If your thoughts are not directed towards your freedom and the dreams that can only come true through this freedom, that box becomes your prison. But even then, it's okay. Being in a prison has two options. You either accept your sentence or you start to plan your escape. Because otherwise, you will have a lifetime sentence there. I think for the most of us, fear is what holds us back. BUT more so it seems that laziness keeps us back. How many times has a good idea been forgotten because of this? How many days do we wait when we can act now? How much do we discredit ourselves when we know better, when we know we can do things better? How many times have we quelled what we think? Have we subverted our own thoughts? How is it that the stupidest among us have no fear in speaking while we bite our tongues?

SLAVERY pisses me off. It pisses me off when I see what should be a free man putting on slave shackles.
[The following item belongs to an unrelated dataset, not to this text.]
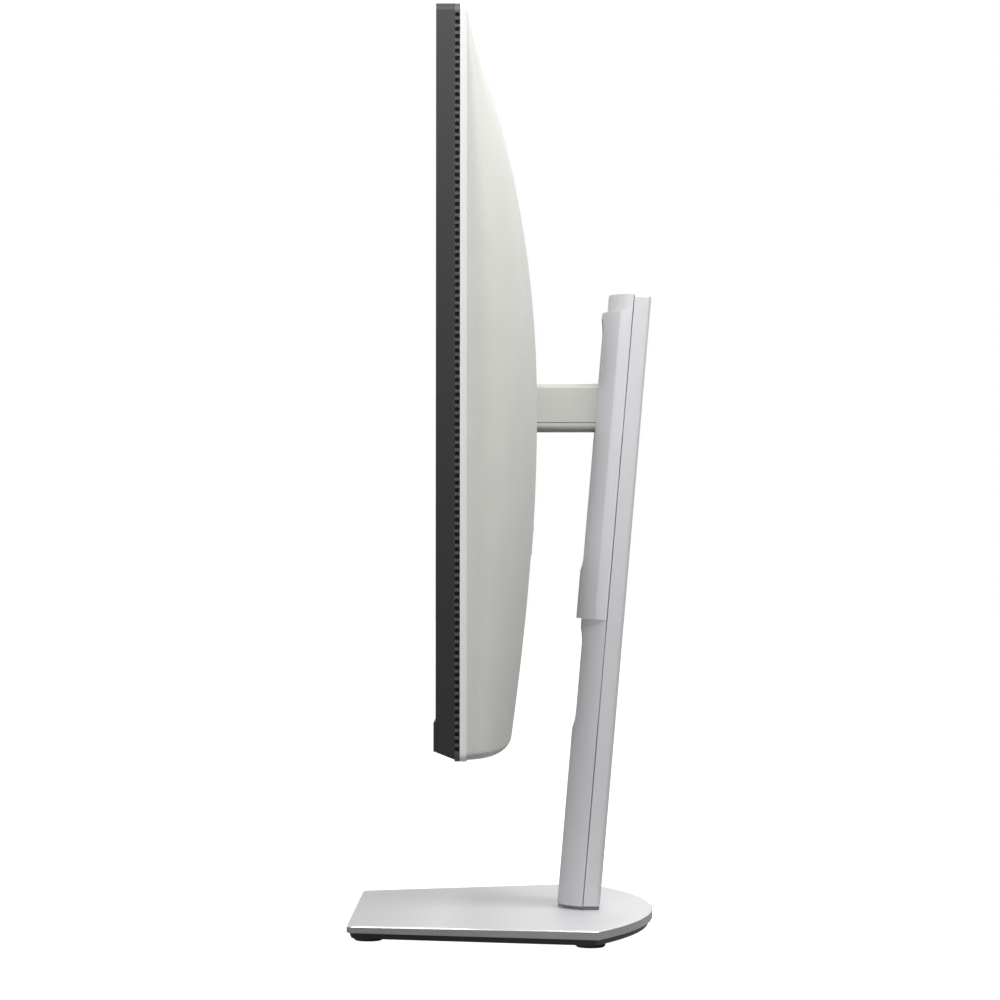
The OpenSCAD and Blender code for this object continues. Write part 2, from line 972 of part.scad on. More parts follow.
module io_tray() color("#3d4043") {
  x = bay_w / 2 - 0.2;
  low = head_lift + wall;
  high = bay_top + 1.8;
  difference() {
    rotate([90, 0, 90])
      translate([0, 0, -x])
        linear_extrude(2 * x)
          polygon([[bay_y - 2, low], [2.6, low], [13.4, high], [bay_y - 2, high]]);
    box([-x + 2, bay_y, head_lift - 5], [x - 2, 60, bay_top]);
    bay_openings();
  }
}

module socket(x, y0, y1, half, depth) {
  z = bay_top - 0.4;
  t = 0.6;
  difference() {
    box([x - half, y0, z], [x + half, y1, z + depth]);
    box([x - half + t, y0 + t, z - 1], [x + half - t, y1 - t, z + depth - 1]);
  }
  box([x - half + 2.4, (y0 + y1) / 2 - 0.5, z + 1], [x + half - 2.4, (y0 + y1) / 2 + 0.5, z + depth - 0.9]);
}

module hdmi_sockets() color("#a8abad") {
  for (x = hdmi_x)
    socket(x, 0.1, 5.7, 7.7, 12);
}

module usb_sockets() color("#a8abad") {
  for (x = usb_x)
    socket(x, 0.1, 5.5, 6.7, 14);
}

module usb_c_socket() color("#a8abad") {
  socket(usb_c_x, 1.4, 4.6, 4.5, 8);
}

module power_inlet() color("#1d1e20") {
  z = bay_top - 0.4;
  difference() {
    box([inlet_x - 13.9, -1.4, z], [inlet_x + 13.9, 8.4, z + 19]);
    box([inlet_x - 12, 0.2, z - 1], [inlet_x + 12, 6.8, z + 15]);
  }
  for (x = [inlet_x - 6:6:inlet_x + 6])
    box([x - 1.2, 2.2, z + 2], [x + 1.2, 4.6, z + 15.4]);
}

module speakers() color("#1f2022") {
  for (s = [-1, 1]) {
    x = s * speaker_x;
    difference() {
      box([x - 32, -22, 122], [x + 32, -6, 150]);
      rod_along_y(x, speaker_z, -8, 0, 11);
    }
    rod_along_y(x, speaker_z, -8, -6.6, 8);
  }
}

// ---- controls ----

module power_button() color("#3a3f43") {
  translate([button_x, button_y, head_lift + 0.3])
    cylinder(h = 2.6, r = 4.6);
  translate([button_x, button_y, head_lift + 2.6])
    cylinder(h = 1.4, r = 6.4);
}

module joystick_cup() color("#2b2c2f") {
  difference() {
    rod_along_y(stick_x, stick_z, gimbal_y - 6, stick_y - 1.8, 12);
    rod_along_y(stick_x, stick_z, gimbal_y - 4.4, stick_y + 1, 10.4);
    rod_along_x(gimbal_y, stick_z, stick_x - 20, stick_x + 20, 0.86);
  }
}

module joystick_ring() color(steel) {
  difference() {
    union() {
      rod_along_y(stick_x, stick_z, gimbal_y - 1, gimbal_y + 1, 7.6);
      rod_along_x(gimbal_y, stick_z, stick_x - 11.6, stick_x + 11.6, 0.8);
    }
    rod_along_y(stick_x, stick_z, gimbal_y - 5, gimbal_y + 5, 5.4);
    translate([stick_x, gimbal_y, stick_z - 20])
      cylinder(h = 40, r = 0.66);
  }
}

module joystick_stem() color("#2b2c2f") {
  difference() {
    union() {
      rod_along_y(stick_x, stick_z, gimbal_y - 2.4, gimbal_y + 5, 3);
      translate([stick_x, gimbal_y, stick_z - 7])
        cylinder(h = 14, r = 0.6);
    }
    rod_along_y(stick_x, stick_z, gimbal_y + 1.4, gimbal_y + 8, 1.8);
  }
}

module joystick_cap() color("#33383b") {
  top = gimbal_y + 9;
  rod_along_y(stick_x, stick_z, gimbal_y + 2.4, gimbal_y + 6.4, 1.72);
  difference() {
    rod_along_y(stick_x, stick_z, gimbal_y + 6, top, 6.4);
    translate([stick_x, top + 15, stick_z])
      sphere(16, $fn = 48);
  }
}

// ---- assembly ----

base_plate();
base_underframe();
base_feet();
base_screws();
hub_bushing();
swivel_hub();
hub_retainer();
stand_screw();
column_foot();
foot_screws();
column_front();
column_rear_cover();
column_spine();
cable_hole_trim();
slot_cover();
slide_rods();
rod_blocks();
spring_strip();
lift_carriage();
carriage_bushes();
spring_axle();
neck_core();
neck_upper_cover();
neck_lower_cover();
neck_screws();
tilt_pin();
tilt_washers();
spring_coil();
tilt_bracket();
pivot_spindle();
pivot_washers();
mount_plate();
pivot_nut();
mount_tray();
vesa_plate();
release_button();
release_latch();
front_frame();
chin_bezel();
lcd_glass();
light_guide();
led_strip();
panel_chassis();
vent_strip();
rear_cover();
main_board();
power_board();
heat_sink();
shield_can();
io_tray();
hdmi_sockets();
usb_sockets();
usb_c_socket();
power_inlet();
speakers();
power_button();
joystick_cup();
joystick_ring();
joystick_stem();
joystick_cap();
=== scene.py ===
import json
import math

import bmesh
import bpy
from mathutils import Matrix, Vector

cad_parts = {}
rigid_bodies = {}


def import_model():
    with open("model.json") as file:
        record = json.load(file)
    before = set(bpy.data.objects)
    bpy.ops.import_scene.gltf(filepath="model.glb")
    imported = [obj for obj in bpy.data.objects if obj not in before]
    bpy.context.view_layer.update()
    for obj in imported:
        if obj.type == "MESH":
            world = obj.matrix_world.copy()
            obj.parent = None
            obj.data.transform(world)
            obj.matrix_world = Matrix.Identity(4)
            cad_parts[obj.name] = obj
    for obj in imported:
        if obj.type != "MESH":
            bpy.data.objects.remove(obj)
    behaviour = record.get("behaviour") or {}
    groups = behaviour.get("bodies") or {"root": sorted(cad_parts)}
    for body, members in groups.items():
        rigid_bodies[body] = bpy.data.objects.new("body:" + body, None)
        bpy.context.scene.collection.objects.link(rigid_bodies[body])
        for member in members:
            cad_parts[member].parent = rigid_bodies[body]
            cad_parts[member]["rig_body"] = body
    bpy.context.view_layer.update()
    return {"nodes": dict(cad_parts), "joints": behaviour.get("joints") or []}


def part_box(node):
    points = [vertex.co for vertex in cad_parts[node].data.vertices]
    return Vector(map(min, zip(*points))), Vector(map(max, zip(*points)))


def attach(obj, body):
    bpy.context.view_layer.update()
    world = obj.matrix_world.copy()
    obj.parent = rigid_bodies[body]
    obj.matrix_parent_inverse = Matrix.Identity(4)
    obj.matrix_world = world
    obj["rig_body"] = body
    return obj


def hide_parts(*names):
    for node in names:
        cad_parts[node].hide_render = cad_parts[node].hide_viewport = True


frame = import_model()
nodes = frame["nodes"]
mm = 0.001


# camera, light and floor

studio = {
    "eye": (1.6, -0.002, 0.1823),
    "tilt": 92.17,
    "lens": 100,
    "backdrop": 1.0,
    "skyTop": 0.26,
    "skyLow": 0.06,
    "skyRise": 0.35,        # how far up the sky gets its full strength, as a share of straight up
    "wallGlow": 0.4,
    "wallFrom": -0.3,       # the pale wall behind begins here, and is whole at -1
    "floorSize": 60,
    "floorTone": 0.22,
    "floorGlow": 1.0,
    "floorRoughness": 0.6,
    "floorShine": 0.1,
}

# name: strength, spread in degrees, the way the light travels
suns = {
    "overheadLight": (0.7, 50, (0.05, -0.05, -1)),
}

# name: watts, side of the square panel, where it hangs, what it points at, whether it casts shadows
panels = {
    "sidePanel": (7.4, 0.5, (0.95, 0.1, 0.98), (0.25, 0, 0.34), True),
    "frontPanel": (8.6, 0.6, (0.5, -0.6, 0.8), (0, 0.06, 0.3), False),
    "backPanel": (9.0, 0.4, (0.3, 0.45, 0.92), (0.1, 0.02, 0.4), True),
    "farPanel": (5.0, 0.6, (-0.9, 0.1, 1.0), (-0.25, 0, 0.34), True),
}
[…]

It pisses me off to see slave collars in the forms of neck ties around their necks worn with pride. Slave watches that remind them of their bind to time and they don't even realize it. How many times do you look at your watch when you are at your job and wait for your freedom?

FREEDOM has to be earned. True freedom won't come by sitting in that cubicle box and waiting to the clocks strikes your "off hour". That's not freedom. To be free, you must first free your mind but then you have to do something else. YOU HAVE TO ACT on what you know, not think, to be right. It has to be your "right" and not theirs. How many of your thoughts are really theirs? William S. Burroughs said "Language is a virus." I think what he meant was how we communicate to ourselves spreads within ourselves. For most of us, it enslaves us, but for others, we can earn freedom through it. Change the narrative and act on it. Be free. Plan your escape. I promise you, it's better on the other side.